The spectacular Atlas Fountain and pond crowns the gardens. Dating from 1850, it was exhibited at The Great Exhibition prior to installation at Castle Howard. The Fountain was designed by the English architect and artist, William Andrews Nesfield, and the figures carved in Portland stone by the sculptor John Thomas. who also worked on Buckingham Palace. The figures were transported from London by rail for installation at Castle Howard. 

A large bronze globe dominates the fountain, and is supported on the shoulders of Atlas. In Greek mythology, Atlas was a Titan condemned to hold up the celestial heavens for eternity. The fountain has four recumbent Tritons blowing water through shells over Atlas, as he kneels in the centre. 
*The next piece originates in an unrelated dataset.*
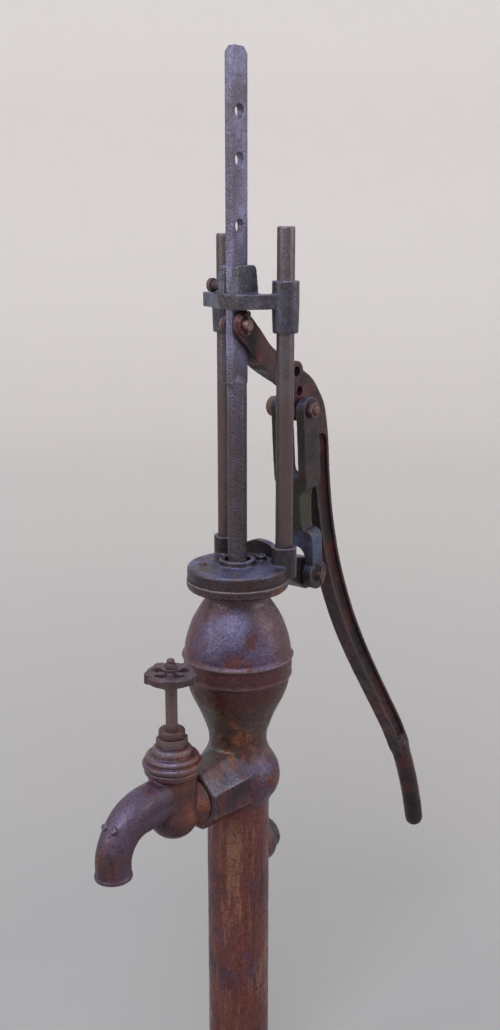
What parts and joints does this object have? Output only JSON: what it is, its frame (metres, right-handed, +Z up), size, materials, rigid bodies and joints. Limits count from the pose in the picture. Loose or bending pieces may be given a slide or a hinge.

The fountain was empty when we visited, but is beautiful when filled, as you can see by this YouTube clip. The pond alone is vast - 27 metres in diameter. The shell and basin carvings were made by local craftsmen, and the water transported from a stream nearby, and brought up to the estate reservoir by steam engine. The fountain was turned on for the first time in October 1853. 

The Atlas Fountain
You can find out more about Castle Howard from its website, where you can also find videos of the house and gardens. It's definitely worth a visit if you're in the area. We will be going back in the summer when the house is open. 

A belated happy new year to you all!


Claire said...

It's one of my favourite houses :) A wonderful post, thank you!

michelle lovric said...

thank you for a lovely tour. I've never been there, and now I want to go, mostly for the temple of the four winds, which seems to me a perfect building.

Fay Bound Alberti said...

It is beautiful Michelle. You can't go in, but if you peer through the windows and look up, it has the most gorgeous ceiling. And of course the whole building has a wonderful symmetry and amazing views.